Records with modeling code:
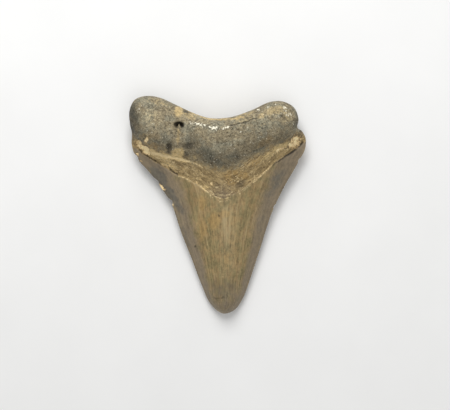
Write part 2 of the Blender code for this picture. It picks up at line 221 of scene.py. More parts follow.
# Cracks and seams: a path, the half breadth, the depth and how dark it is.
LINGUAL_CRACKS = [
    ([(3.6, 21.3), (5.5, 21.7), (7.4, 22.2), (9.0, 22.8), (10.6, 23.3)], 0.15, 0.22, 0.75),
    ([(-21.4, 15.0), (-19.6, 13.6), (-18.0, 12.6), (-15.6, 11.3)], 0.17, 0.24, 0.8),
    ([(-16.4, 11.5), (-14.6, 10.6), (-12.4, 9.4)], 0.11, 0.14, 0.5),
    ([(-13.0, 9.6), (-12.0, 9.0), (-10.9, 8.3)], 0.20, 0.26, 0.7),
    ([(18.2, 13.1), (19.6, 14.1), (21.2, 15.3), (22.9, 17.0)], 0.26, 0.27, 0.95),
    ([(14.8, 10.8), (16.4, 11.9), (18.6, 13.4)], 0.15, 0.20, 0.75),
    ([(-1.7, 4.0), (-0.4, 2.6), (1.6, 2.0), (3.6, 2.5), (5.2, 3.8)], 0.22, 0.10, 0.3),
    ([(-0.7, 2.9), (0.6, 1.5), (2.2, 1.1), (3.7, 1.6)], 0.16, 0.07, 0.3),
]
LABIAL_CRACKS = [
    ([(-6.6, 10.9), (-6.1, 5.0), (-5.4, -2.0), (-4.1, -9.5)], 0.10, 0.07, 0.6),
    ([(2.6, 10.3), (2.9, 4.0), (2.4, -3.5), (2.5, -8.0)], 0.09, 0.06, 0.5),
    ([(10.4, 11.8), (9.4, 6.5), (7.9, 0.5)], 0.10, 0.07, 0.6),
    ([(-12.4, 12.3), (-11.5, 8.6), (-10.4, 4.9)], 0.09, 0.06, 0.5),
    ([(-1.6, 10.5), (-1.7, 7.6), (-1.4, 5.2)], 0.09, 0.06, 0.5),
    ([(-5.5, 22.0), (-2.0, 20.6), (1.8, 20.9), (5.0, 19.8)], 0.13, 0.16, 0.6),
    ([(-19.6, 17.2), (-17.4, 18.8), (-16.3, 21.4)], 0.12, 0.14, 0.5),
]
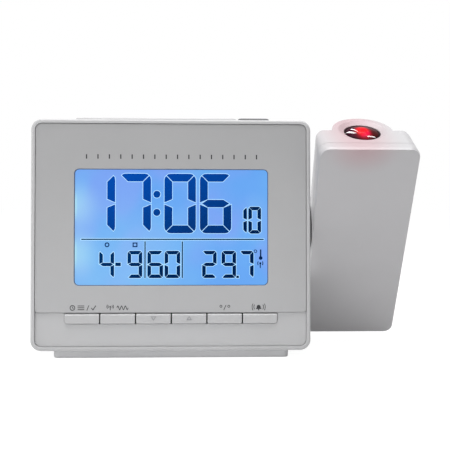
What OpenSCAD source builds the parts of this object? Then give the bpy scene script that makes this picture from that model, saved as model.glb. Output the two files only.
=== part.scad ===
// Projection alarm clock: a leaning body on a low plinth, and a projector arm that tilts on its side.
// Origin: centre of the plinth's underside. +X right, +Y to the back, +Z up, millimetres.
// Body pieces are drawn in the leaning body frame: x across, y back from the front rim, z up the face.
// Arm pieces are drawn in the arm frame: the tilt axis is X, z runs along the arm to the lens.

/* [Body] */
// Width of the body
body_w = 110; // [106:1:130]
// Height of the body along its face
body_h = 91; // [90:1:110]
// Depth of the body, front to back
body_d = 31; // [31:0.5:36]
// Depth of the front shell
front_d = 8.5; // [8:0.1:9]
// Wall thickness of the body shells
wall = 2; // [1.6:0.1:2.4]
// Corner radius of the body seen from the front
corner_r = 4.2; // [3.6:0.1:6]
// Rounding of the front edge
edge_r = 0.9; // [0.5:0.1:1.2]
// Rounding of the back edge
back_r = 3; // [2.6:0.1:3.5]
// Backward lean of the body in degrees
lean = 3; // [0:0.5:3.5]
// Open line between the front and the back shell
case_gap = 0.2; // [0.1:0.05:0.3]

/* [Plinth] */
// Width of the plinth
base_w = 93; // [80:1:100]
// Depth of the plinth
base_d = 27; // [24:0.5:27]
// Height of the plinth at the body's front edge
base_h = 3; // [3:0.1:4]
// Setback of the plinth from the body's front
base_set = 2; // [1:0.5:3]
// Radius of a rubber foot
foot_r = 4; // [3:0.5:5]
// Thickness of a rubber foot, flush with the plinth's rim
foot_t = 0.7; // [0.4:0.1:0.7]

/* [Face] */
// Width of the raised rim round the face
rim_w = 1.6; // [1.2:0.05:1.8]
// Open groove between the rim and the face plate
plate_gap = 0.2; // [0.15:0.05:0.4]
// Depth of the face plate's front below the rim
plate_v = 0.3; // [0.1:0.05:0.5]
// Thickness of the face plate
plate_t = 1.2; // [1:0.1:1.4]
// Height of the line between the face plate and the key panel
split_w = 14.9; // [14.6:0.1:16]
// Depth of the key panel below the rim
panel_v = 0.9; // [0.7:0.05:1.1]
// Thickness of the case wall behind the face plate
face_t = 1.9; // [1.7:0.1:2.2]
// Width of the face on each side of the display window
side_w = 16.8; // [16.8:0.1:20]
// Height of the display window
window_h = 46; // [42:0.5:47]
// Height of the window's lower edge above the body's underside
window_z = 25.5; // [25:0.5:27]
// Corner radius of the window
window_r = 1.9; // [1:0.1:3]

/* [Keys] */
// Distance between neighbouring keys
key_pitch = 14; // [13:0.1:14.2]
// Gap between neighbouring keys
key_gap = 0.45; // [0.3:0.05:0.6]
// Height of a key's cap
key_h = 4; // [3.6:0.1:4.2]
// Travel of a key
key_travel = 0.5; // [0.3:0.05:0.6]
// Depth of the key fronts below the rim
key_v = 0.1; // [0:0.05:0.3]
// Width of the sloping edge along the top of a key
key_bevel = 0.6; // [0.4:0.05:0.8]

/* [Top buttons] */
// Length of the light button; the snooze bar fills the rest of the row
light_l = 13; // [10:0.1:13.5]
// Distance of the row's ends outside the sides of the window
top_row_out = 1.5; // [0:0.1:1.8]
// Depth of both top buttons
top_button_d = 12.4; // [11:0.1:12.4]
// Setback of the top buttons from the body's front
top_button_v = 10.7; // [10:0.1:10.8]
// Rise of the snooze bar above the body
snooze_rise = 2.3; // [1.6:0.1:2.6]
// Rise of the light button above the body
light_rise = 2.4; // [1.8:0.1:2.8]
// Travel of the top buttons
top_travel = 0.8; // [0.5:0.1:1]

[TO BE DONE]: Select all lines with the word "picture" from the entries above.

[RESPONSE]:
Write part 2 of the Blender code for this picture. It picks up at line 221 of scene.py. More parts follow.
What OpenSCAD source builds the parts of this object? Then give the bpy scene script that makes this picture from that model, saved as model.glb. Output the two files only.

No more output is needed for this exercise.